Barry began to turn back to his boots before leaning in once more to stare at Minnie’s dangerously concentrated face, “One more thing dear, I’m thinking of going to the beach tomorrow, would you like to come?”
Minnie breathed a nasal sigh of vast aggravation, her eyes not moving an inch from the screen. Why did she marry someone who knew her so little that he thought she’d enjoy a trip to the beach? She wasn’t ten. Anyway, if she did want to go to the beach she wouldn’t go with him just to have people staring at his freakish body and pointing at her thinking that she was married to him by choice. That was it; he was probably just doing it to spite her because of his stupid accident. Minnie turned her head away from the screen to deliver a swift put-down to Barry for his petulant tricks, only to find he had already left a few minutes earlier, so rude.
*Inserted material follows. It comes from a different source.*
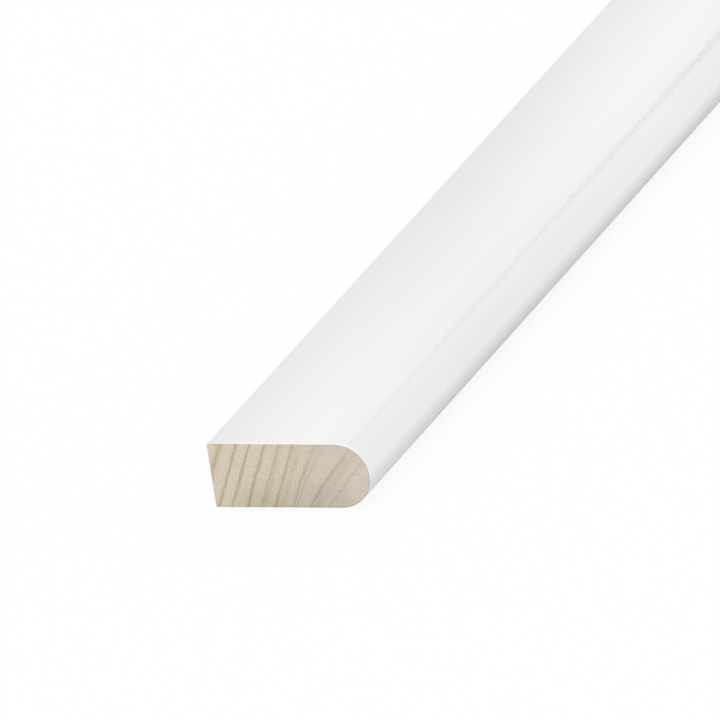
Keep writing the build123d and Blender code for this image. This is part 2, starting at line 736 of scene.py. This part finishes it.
def cut(bm, faces, place, across, snap):
    """Divides the faces that a plane through place crosses. A corner within snap lies on the plane."""
    edges = {edge for face in faces for edge in face.edges}
    verts = {vert for face in faces for vert in face.verts}
    whole = [*verts, *edges, *faces]
    bmesh.ops.bisect_plane(bm, geom=whole, dist=snap, plane_co=place, plane_no=across)


def cut_cells(bm, section, cell):
    """Divides the ends and the flats into small cells, and leaves the nose's own steps as they are."""
    columns = range(1, int(section.width / cell))
    rows = range(1, int(section.thickness / cell))
    cuts = [((section.back + i * cell, 0, 0), (1, 0, 0)) for i in columns]
    cuts += [((0, 0, section.under + i * cell), (0, 0, 1)) for i in rows]
    for place, across in cuts:
        faces = [
            face
            for face in bm.faces
            if abs(face.normal.y) > FLAT_FACING or face.calc_center_median().x < section.nose_x
        ]
        cut(bm, faces, place, across, snap=cell * CELL_SNAP)


def cut_rows(bm, section, row):
    """Divides the skin along the stick, close together by the ends, and where the bake strips meet."""
    near = [offset * MM for offset in ROWS_BY_END]
    runs = math.ceil(section.length / row / BAKE_STRIPS) * BAKE_STRIPS
    middle = [section.length * i / runs for i in range(1, runs)]
    far = [section.length - offset for offset in near]
    for offset in near + middle + far:
        skin = [face for face in bm.faces if face.material_index == PRIMED]
        cut(bm, skin, (0, section.near + offset, 0), (0, 1, 0), snap=ROW_SNAP * MM)


def noise_share(point):
    """Soft noise from 0 to 1."""
    return 0.5 + 0.5 * noise.noise(point)


def chip(point):
    """How far a chip eats into the broken edge, from 0 to 1."""
    fine = FINE_CHIP_SHARE * noise.noise(point * FINE_CHIP_SCALE)
    return ease(noise.noise(point * CHIP_SCALE) + fine, CHIP_FROM, CHIP_FULL)


def weather(bm, sizes):
    """Sinks the soft wood, scores the ends and chips their edges, always inwards."""
    section = Section(sizes, MM)
    reach = EDGE_REACH * sizes.broken_edge / MM
    bm.normal_update()
    for vert in bm.verts:
        point = vert.co / MM
        x, y, z = point
        soft = 1 - min(latewood(ring_place(x, y - section.near, z - section.middle_z)), 1)
        uneven = noise_share(Vector(place / run for place, run in zip(point, SKIN_RUN)))
        low = SKIN_ALL + SKIN_SOFT * soft + SKIN_UNEVEN * uneven
        vert.co -= vert.normal * sizes.skin_depth * low
        if section.length / 2 - abs(y) > reach:
            continue
        rough = noise_share(point * ROUGH_SCALE)
        depth = sizes.grain_depth * (GRAIN_SOFT * soft + GRAIN_ROUGH * rough)
        depth += sizes.saw_depth * saw_score(x, z) * rough
        if rim_distance(x, z, section) < reach:
            depth += sizes.chip_depth * chip(point)
        vert.co.y -= math.copysign(depth, y)


def round_place(x, z, section):
    """Distance round the section from its lower back corner, up the back edge and over the nose."""
    if x > section.nose_x:
        turn = math.atan2(x - section.nose_x, z - section.middle_z)
        return section.thickness + section.flat + turn * section.radius
    from_back, from_top, from_under = x - section.back, section.top - z, z - section.under
    if from_back < min(from_top, from_under):
        return from_under
    return section.thickness + from_back if from_top < from_under else section.girth - from_back


def lay_bake_map(bm, section):
    """Unrolls the skin into strips, one above the other, and lays the two ends over them."""
    chart = bm.loops.layers.uv.new(BAKE_MAP)
    strip_length = section.length / BAKE_STRIPS
    margin = (1 - STRIP_FILL) / 2
    for face in bm.faces:
        along = face.calc_center_median().y - section.near
        if face.material_index == SAWN:
            left = END_LEFT[along > section.length / 2]
            for loop in face.loops:
                across = (loop.vert.co.x - section.back) / section.width
                up = (loop.vert.co.z - section.under) / section.thickness
                loop[chart].uv = (left + across * END_WIDE, END_UP + up * END_HIGH)
            continue
        strip = int(along / strip_length)
        places = [round_place(loop.vert.co.x, loop.vert.co.z, section) for loop in face.loops]
        for loop, place in zip(face.loops, places):
            if max(places) - place > section.girth / 2:
                place += section.girth
            along_strip = (loop.vert.co.y - section.near) / strip_length - strip
            up_strip = margin + STRIP_FILL * place / section.girth
            loop[chart].uv = (margin + STRIP_FILL * along_strip, STRIP_HIGH * (strip + up_strip))


class MOULDING_OT_mill_stick(bpy.types.Operator):
    """Mill the stick, saw its ends and prime its long faces"""

    bl_idname = "moulding.mill_stick"
    bl_label = "Mill Stick"

    def execute(self, context):
        settings = context.scene.moulding
        sizes = settings.sizes
        section = Section(sizes)
        bm = bmesh.new()
        draw_section(bm, section, sizes.nose_steps)
        draw_out(bm, section, sizes.broken_edge)
        cut_cells(bm, section, sizes.cell)
        cut_rows(bm, section, sizes.row)
        weather(bm, sizes)
        lay_bake_map(bm, section)
        open_edges = sum(not edge.is_manifold for edge in bm.edges)
        mesh = bpy.data.meshes.new(PIECE)
        bm.to_mesh(mesh)
        bm.free()
        if open_edges:
            raise RuntimeError(f"the stick has {open_edges} open edges")
        mesh.set_sharp_from_angle(angle=SHARP_ANGLE)
        mesh.materials.append(primer_material(settings))
        mesh.materials.append(sawn_material(settings))
        stick = bpy.data.objects.new(PIECE, mesh)
        context.scene.collection.objects.link(stick)
        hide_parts(NODE)
        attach(stick, "root")
        return {"FINISHED"}


# The stage


def lay_floor(light):
    """A wide plain floor just under the stick."""
    bm = bmesh.new()
    bmesh.ops.create_grid(bm, x_segments=1, y_segments=1, size=light.floor)
    bmesh.ops.translate(bm, verts=bm.verts, vec=(0, 0, LOW.z - light.floor_gap))
    mesh = bpy.data.meshes.new("floor")
    bm.to_mesh(mesh)
    bm.free()
    mesh.materials.append(floor_material(light))
    floor = bpy.data.objects.new("floor", mesh)
    bpy.context.scene.collection.objects.link(floor)


def hang_sky(light):
    """An even white sky. The camera sees it at full white, and the stick is lit by less."""
    world = bpy.data.worlds.new("white_room")
    world.use_nodes = True
    nodes = Nodes(world.node_tree)
    strength = light.sky + (1 - light.sky) * seen_by_camera(nodes)
    sky = nodes.add("ShaderNodeBackground", {}, {"Color": (1.0, 1.0, 1.0, 1.0), "Strength": strength})
    nodes.add("ShaderNodeOutputWorld", {}, {"Surface": sky})
    bpy.context.scene.world = world


def hang_key(light):
    """A broad softbox overhead."""
    lamp = bpy.data.lights.new("softbox", "SUN")
    lamp.energy = light.key
    lamp.angle = light.key_spread
    softbox = bpy.data.objects.new("softbox", lamp)
    softbox.rotation_euler = (light.key_forward, light.key_aside, 0)
    bpy.context.scene.collection.objects.link(softbox)


def place_camera(place):
    """A long lens whose picture has the near end's foot at the pixel that the settings give."""
    turn = (
        Matrix.Rotation(place.azimuth, 3, "Z")
        @ Matrix.Rotation(math.pi / 2 - place.elevation, 3, "X")
        @ Matrix.Rotation(place.roll, 3, "Z")
    )
    middle = place.picture / 2
    scale = place.scale / MM
    offset = Vector(
        ((middle - place.end_across) / scale, (place.end_down - middle) / scale, place.distance)
    )
    lens = bpy.data.cameras.new("camera")
    lens.lens = lens.sensor_width * scale * place.distance / place.picture
    lens.clip_end = 10 * place.distance
    camera = bpy.data.objects.new("camera", lens)
    camera.matrix_world = Matrix.Translation(Vector((0, LOW.y, LOW.z)) + turn @ offset) @ turn.to_4x4()
    bpy.context.scene.collection.objects.link(camera)
    bpy.context.scene.camera = camera


class MOULDING_OT_set_stage(bpy.types.Operator):
    """Lay the floor and set the light and the camera"""

    bl_idname = "moulding.set_stage"
    bl_label = "Set Stage"

    def execute(self, context):
        settings = context.scene.moulding
        lay_floor(settings.light)
        hang_sky(settings.light)
        hang_key(settings.light)
        place_camera(settings.camera)
        context.scene.view_settings.view_transform = "Standard"
        return {"FINISHED"}


class MOULDING_PT_panel(bpy.types.Panel):
    """The stick's sizes and colours, its light and its camera"""

    bl_idname = "MOULDING_PT_panel"
    bl_label = "Bead Moulding"
    bl_space_type = "VIEW_3D"
    bl_region_type = "UI"
    bl_category = "Moulding"

    def draw(self, context):
        settings = context.scene.moulding
        for heading in MouldingSettings.__annotations__:
            group = getattr(settings, heading)
            box = self.layout.box()
            box.label(text=heading.capitalize())
            for value in type(group).__annotations__:
                box.prop(group, value)
        self.layout.operator(MOULDING_OT_mill_stick.bl_idname)
        self.layout.operator(MOULDING_OT_set_stage.bl_idname)


CLASSES = (
    StickSizes,
    StickColours,
    StageLight,
    CameraPlace,
    MouldingSettings,
    MOULDING_OT_mill_stick,
    MOULDING_OT_set_stage,
    MOULDING_PT_panel,
)


def register():
    for item in CLASSES:
        bpy.utils.register_class(item)
    bpy.types.Scene.moulding = bpy.props.PointerProperty(type=MouldingSettings)


def unregister():
    del bpy.types.Scene.moulding
    for item in reversed(CLASSES):
        bpy.utils.unregister_class(item)


def main():
    register()
    bpy.ops.moulding.mill_stick()
    bpy.ops.moulding.set_stage()


if __name__ == "__main__":
    main()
Minnie didn’t see Barry again after that. He had disappeared into the basement with his squawking sack, some glue and a pair of pruning shears. The next day he was arrested by the police after he was caught running around naked on the beach flapping a huge pair of wings on his arms. On closer inspection the wings were made of thousands of real bird’s wings held together by adhesives and the clotted blood that had clearly been shed in their retrieval. A ragged collection of wingless birds was spotted strolling along the Goldman’s Barratt estate later in the day with a glazed, far-away look in their eyes. Around the country people were telling each other the story all around their various office places. It was the second time Barry Goldman had been in the news this year.